Figure 2: European values hierarchical clustering

It is clear from the constructed dendrogram that two large clusters are clearly distinguished, which in turn can be divided into a couple of smaller clusters. We will define two tresholds for the allocation of these two clusters and their detailing by another 2-3 clusters. The optimal values for tresholds are 0.01 and 0.005.

The ClustGeo package also has the ability to determine the ideal relationship between hierarchical cluster analysis models. This can be achieved through the function choicealpha, which will give the optimal alpha value (The models above are already based on this ratio). We do not just count it and we visualize it:


tbl <- tbl %>% mutate(
  two_cluster_solution = cutree(fit, h = 0.01),
  five_cluster_solution = cutree(fit, h = 0.005)
) %>% group_by(two_cluster_solution) %>% 
  mutate(
    five_cluster_solution = paste0(two_cluster_solution, 
      ".", as.numeric(as.factor(five_cluster_solution)))
) %>% ungroup()

ClustGeo::choicealpha(D0, D1, 
                      range.alpha = seq(0, 0.5, by = 0.01),
                      K = 33, graph = F)$Qnorm %>% 
  as_tibble(rownames = "alpha") %>% 
  rename(`D0 model` = "Q0norm",`D1 model` = "Q1norm") %>% 
  mutate(alpha = readr::parse_number(alpha)) %>% 
  tidyr::gather("clustering", "explained inertia", - alpha) %>% 
  ggplot(aes(alpha, `explained inertia`, color = clustering)) + 
  geom_path() +
  scale_color_manual(values = c("#a6cee3", "#b2df8a")) +
  theme_minimal() + theme(
    axis.text = element_text(family = "PT Sans", size = 9),
    panel.grid.minor = element_blank(),
    panel.grid.major = element_line(colour = "black", 
                                    linetype = "dashed", 
                                    size = 0.05)
  )
Selection of theshold

Figure 3: Selection of theshold

Based on the graph above, the optimal alpha is 0.18.

Map of European values

After that, we just have to put these clustering data on the map.

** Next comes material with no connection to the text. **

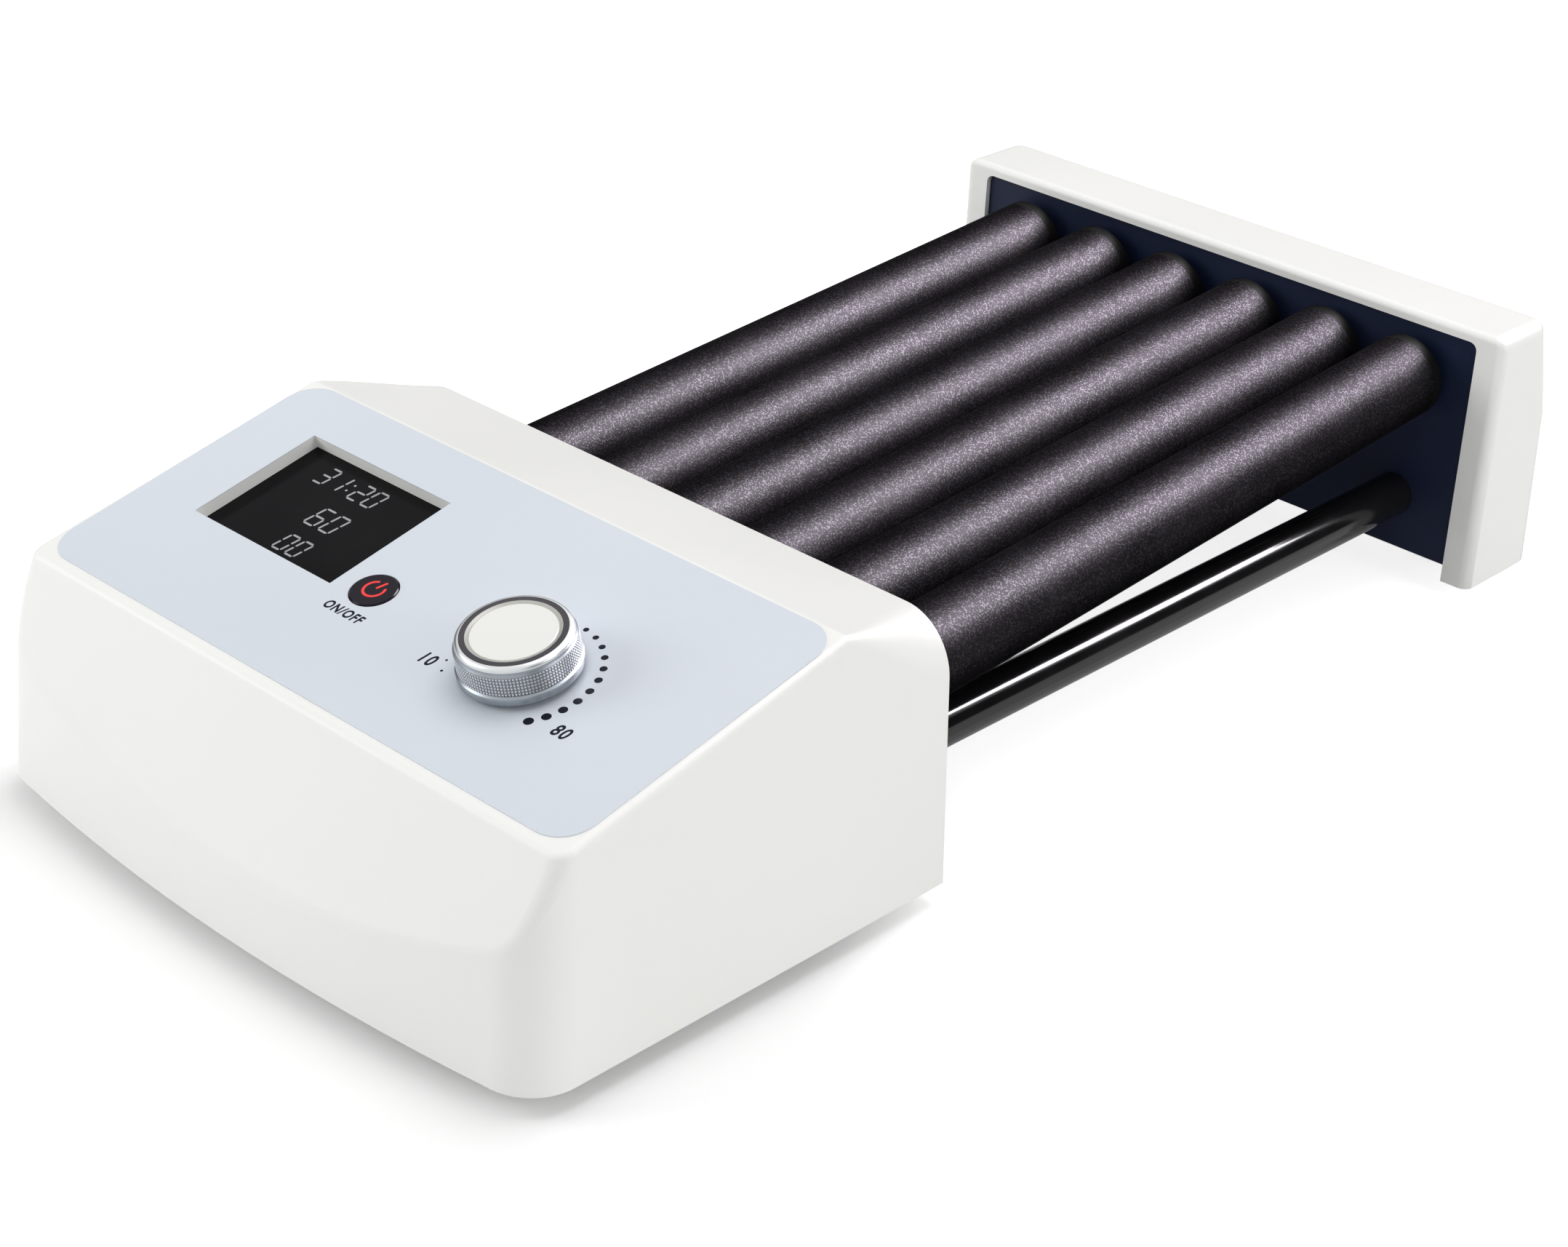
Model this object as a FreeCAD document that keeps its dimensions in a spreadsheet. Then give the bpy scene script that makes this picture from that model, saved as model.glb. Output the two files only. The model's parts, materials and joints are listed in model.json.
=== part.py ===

regions_gSimplify_df <- fortify(regions_gSimplify, 
                                region = "id")  %>% 
  left_join(
    left_join(
      reg[reg$id %in% cnt$region,]@data %>% 
        mutate(id = as.character(id)), tbl, 
      by = c("id" = "region")
    ), by = "id")

clusters_fill <- list(
  cluster_1 = c(
    "#9ecae1",
    "#6baed6",
    "#3182bd"),
  cluster_2 = c(
   "#74c476",
    "#006d2c")
) %>% unlist()

p2 <- ggplot() +
  geom_map(data = regions_gSimplify_df %>% 
             filter(!is.na(five_cluster_solution)),
           map = regions_gSimplify_df %>% 
             filter(!is.na(five_cluster_solution)), 
           aes(map_id = id, fill = five_cluster_solution)) + 
  expand_limits(x = regions_gSimplify_df$long, 
                y = regions_gSimplify_df$lat) +
  theme_void() + 
  scale_fill_manual(values = unname(clusters_fill),
                    na.value = "lightgrey") +
  coord_map("gilbert", 
            xlim = c(-10, 50), ylim = c(33, 71)) + 
  geom_text(aes(x=-20, y = 70, 
                label = "European values clusters", 
                hjust = 0, vjust=1), 
            family = "PT Sans", 
            color = "black", size = 5)+
  geom_text(aes(x=-19, y = 68.6, 
                label = "Based on ESS data", 
                hjust = 0, vjust = 1), 
            family = "PT Sans", color = "black", size = 3)+
  theme(
    legend.position = "bottom", 
    legend.title = element_text(family = "PT Sans", 
                                size = 14, face = "bold"), 
    legend.text = element_text(family = "PT Sans", 
                               size = 13)
  ) +
  guides(fill = guide_legend(
    title = "values cluster",
    title.position = "left", ncol = 6, 
    keywidth = 2, keyheight = 2,
    label.position = "bottom")
  )

ggsave("cluster.svg", plot = p2, device = "svg", 
       width = 27, height = 20, units = "cm", dpi = 300)
European values clustering map (Schwartz scale)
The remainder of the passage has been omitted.